» EXERCISE INSTRUCTIONS: Give all of the lines again, with nothing added or dropped.

» DATASET SECTION:
"""

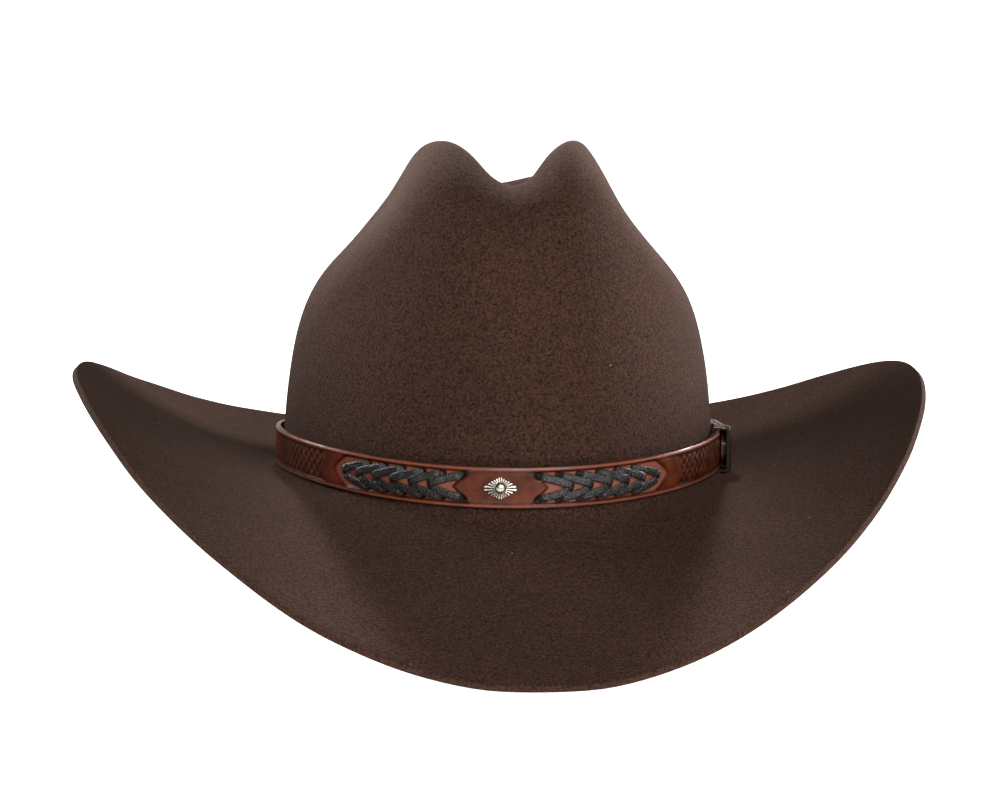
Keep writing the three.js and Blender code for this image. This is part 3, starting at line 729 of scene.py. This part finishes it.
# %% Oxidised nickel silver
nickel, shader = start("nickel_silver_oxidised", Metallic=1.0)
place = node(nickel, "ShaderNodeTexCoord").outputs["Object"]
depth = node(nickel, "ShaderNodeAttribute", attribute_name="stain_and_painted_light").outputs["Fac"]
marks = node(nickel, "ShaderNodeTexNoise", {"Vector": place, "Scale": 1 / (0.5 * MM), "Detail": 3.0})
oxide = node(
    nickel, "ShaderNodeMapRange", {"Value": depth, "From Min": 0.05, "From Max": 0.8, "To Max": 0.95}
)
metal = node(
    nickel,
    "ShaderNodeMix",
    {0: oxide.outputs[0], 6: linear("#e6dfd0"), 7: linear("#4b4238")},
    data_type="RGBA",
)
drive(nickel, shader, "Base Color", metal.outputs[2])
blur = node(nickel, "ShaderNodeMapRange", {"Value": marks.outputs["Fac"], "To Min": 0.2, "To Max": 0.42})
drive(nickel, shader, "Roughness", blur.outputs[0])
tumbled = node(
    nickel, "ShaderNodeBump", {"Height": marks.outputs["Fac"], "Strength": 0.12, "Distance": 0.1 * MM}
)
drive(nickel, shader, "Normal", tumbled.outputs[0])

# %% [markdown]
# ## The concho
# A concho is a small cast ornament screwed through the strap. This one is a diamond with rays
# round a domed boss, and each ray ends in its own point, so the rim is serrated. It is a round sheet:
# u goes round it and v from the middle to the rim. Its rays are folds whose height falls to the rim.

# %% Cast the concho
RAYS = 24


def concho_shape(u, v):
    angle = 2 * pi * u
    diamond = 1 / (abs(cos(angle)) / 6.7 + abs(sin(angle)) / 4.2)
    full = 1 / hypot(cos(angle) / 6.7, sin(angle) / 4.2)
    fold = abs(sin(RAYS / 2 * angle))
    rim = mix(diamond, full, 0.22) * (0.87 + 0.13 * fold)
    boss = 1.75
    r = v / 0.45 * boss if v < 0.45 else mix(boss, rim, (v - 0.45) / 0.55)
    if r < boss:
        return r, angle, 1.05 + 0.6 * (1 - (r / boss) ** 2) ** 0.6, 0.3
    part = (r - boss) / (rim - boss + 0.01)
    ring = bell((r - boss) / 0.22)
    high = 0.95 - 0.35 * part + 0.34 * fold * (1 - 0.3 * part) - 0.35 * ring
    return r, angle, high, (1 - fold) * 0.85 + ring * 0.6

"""

» PROBLEM SOLUTION:
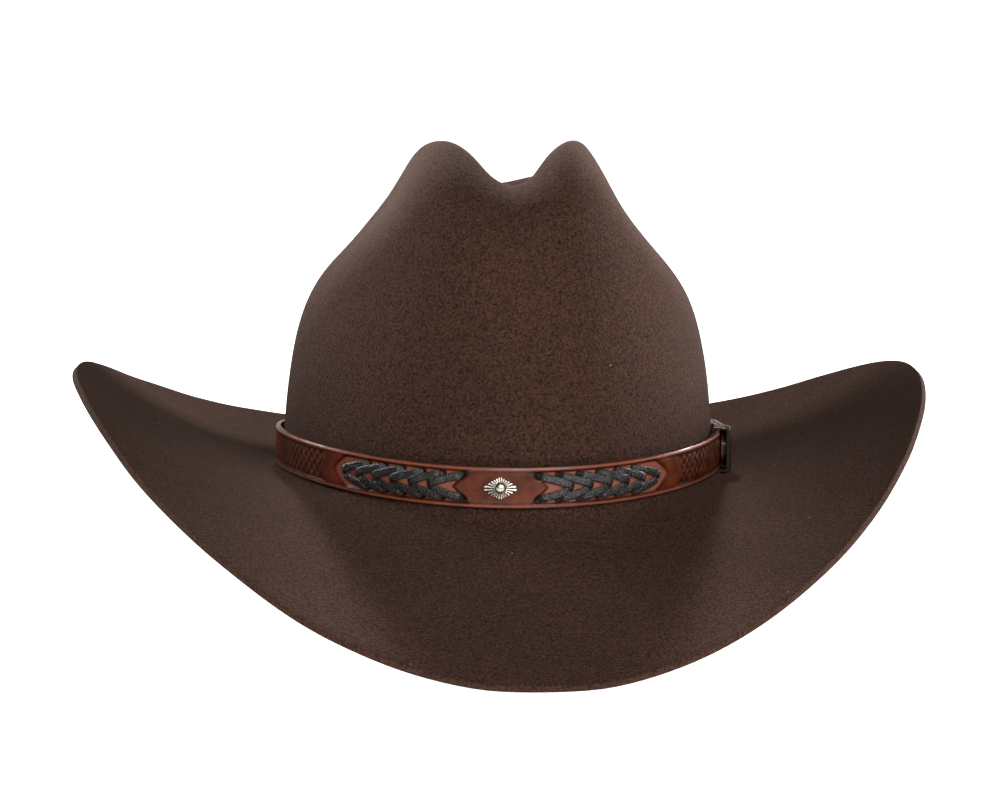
Keep writing the three.js and Blender code for this image. This is part 3, starting at line 729 of scene.py. This part finishes it.
# %% Oxidised nickel silver
nickel, shader = start("nickel_silver_oxidised", Metallic=1.0)
place = node(nickel, "ShaderNodeTexCoord").outputs["Object"]
depth = node(nickel, "ShaderNodeAttribute", attribute_name="stain_and_painted_light").outputs["Fac"]
marks = node(nickel, "ShaderNodeTexNoise", {"Vector": place, "Scale": 1 / (0.5 * MM), "Detail": 3.0})
oxide = node(
    nickel, "ShaderNodeMapRange", {"Value": depth, "From Min": 0.05, "From Max": 0.8, "To Max": 0.95}
)
metal = node(
    nickel,
    "ShaderNodeMix",
    {0: oxide.outputs[0], 6: linear("#e6dfd0"), 7: linear("#4b4238")},
    data_type="RGBA",
)
drive(nickel, shader, "Base Color", metal.outputs[2])
blur = node(nickel, "ShaderNodeMapRange", {"Value": marks.outputs["Fac"], "To Min": 0.2, "To Max": 0.42})
drive(nickel, shader, "Roughness", blur.outputs[0])
tumbled = node(
    nickel, "ShaderNodeBump", {"Height": marks.outputs["Fac"], "Strength": 0.12, "Distance": 0.1 * MM}
)
drive(nickel, shader, "Normal", tumbled.outputs[0])

# %% [markdown]
# ## The concho
# A concho is a small cast ornament screwed through the strap. This one is a diamond with rays
# round a domed boss, and each ray ends in its own point, so the rim is serrated. It is a round sheet:
# u goes round it and v from the middle to the rim. Its rays are folds whose height falls to the rim.

# %% Cast the concho
RAYS = 24


def concho_shape(u, v):
    angle = 2 * pi * u
    diamond = 1 / (abs(cos(angle)) / 6.7 + abs(sin(angle)) / 4.2)
    full = 1 / hypot(cos(angle) / 6.7, sin(angle) / 4.2)
    fold = abs(sin(RAYS / 2 * angle))
    rim = mix(diamond, full, 0.22) * (0.87 + 0.13 * fold)
    boss = 1.75
    r = v / 0.45 * boss if v < 0.45 else mix(boss, rim, (v - 0.45) / 0.55)
    if r < boss:
        return r, angle, 1.05 + 0.6 * (1 - (r / boss) ** 2) ** 0.6, 0.3
    part = (r - boss) / (rim - boss + 0.01)
    ring = bell((r - boss) / 0.22)
    high = 0.95 - 0.35 * part + 0.34 * fold * (1 - 0.3 * part) - 0.35 * ring
    return r, angle, high, (1 - fold) * 0.85 + ring * 0.6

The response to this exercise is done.